Le 19 février, nous nous souviendrons tout particulièrement du très cher don Alvaro qui, à cette date, célébrait sa fête. Ayons recours à son intercession pour parcourir cette nouvelle année mariale , avec le même esprit filial avec lequel le premier successeur de saint Josémaria avait convoqué et vécu d’autres années mariales, à l’occasion de divers anniversaires de l’Œuvre. Le lendemain, 20 février, j’ordonnerai diacres deux de vos frères agrégés. Prions pour eux et pour tout le clergé.

Il y a quelques jours, le saint-père m’a reçu en audience privée. Je lui ai apporté l’affection et la prière de toutes et de tous, l’assurant que nous prions constamment pour sa personne et pour ses intentions. Continuons ainsi, bien unis au successeur de Pierre ainsi qu’à tous les évêques, les prêtres et les fidèles de l’Église. Benoît XVI a voulu bénir tout le travail apostolique des fidèles de l’Œuvre ainsi que chacune et chacun.

Il n’est pas nécessaire que je vous rappelle que je m’appuie beaucoup sur votre prière pour mes intentions. Continuez à prier avec générosité.

Avec toute mon affection, je vous bénis

votre Père,

+ Xavier

[1] SAINT JOSÉMARIA, Notes prises au cours d’une réunion de famille, février 1955.

[2] CONCILE VATICAN II, Message final aux femmes, 8 décembre 1965, nos 3-4.

[3] SAINT JOSÉMARIA, Entretiens , n° 87.

[4] SAINT JOSÉMARIA, Notes prises au cours d’une homélie, 14 février 1958.

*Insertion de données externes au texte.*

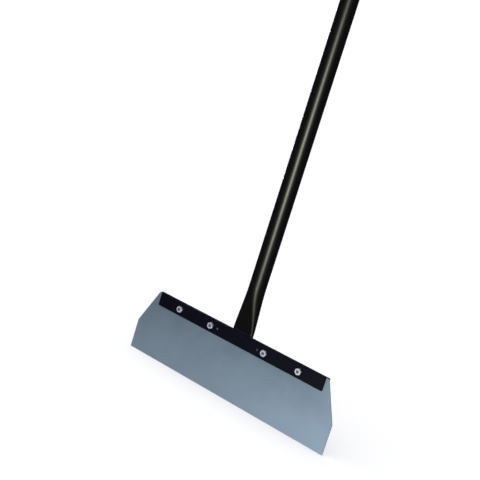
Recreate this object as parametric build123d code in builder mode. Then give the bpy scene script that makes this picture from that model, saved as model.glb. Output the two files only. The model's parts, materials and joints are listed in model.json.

[5] SAINT JOSÉMARIA, Notes prises au cours d’une méditation, 15 avril 1960.

[6] SAINT JOSÉMARIA, Quand le Christ passe , n° 87.

[7] SAINT JOSÉMARIA, Notes prises au cours d’une réunion de famille, 31 mars 1974.

[8] SAINT JOSÉMARIA, Notes prises au cours d’une réunion de famille, octobre 1972.

[9] BENOÎT XVI, Discours à l’audience générale, 5 août 2009.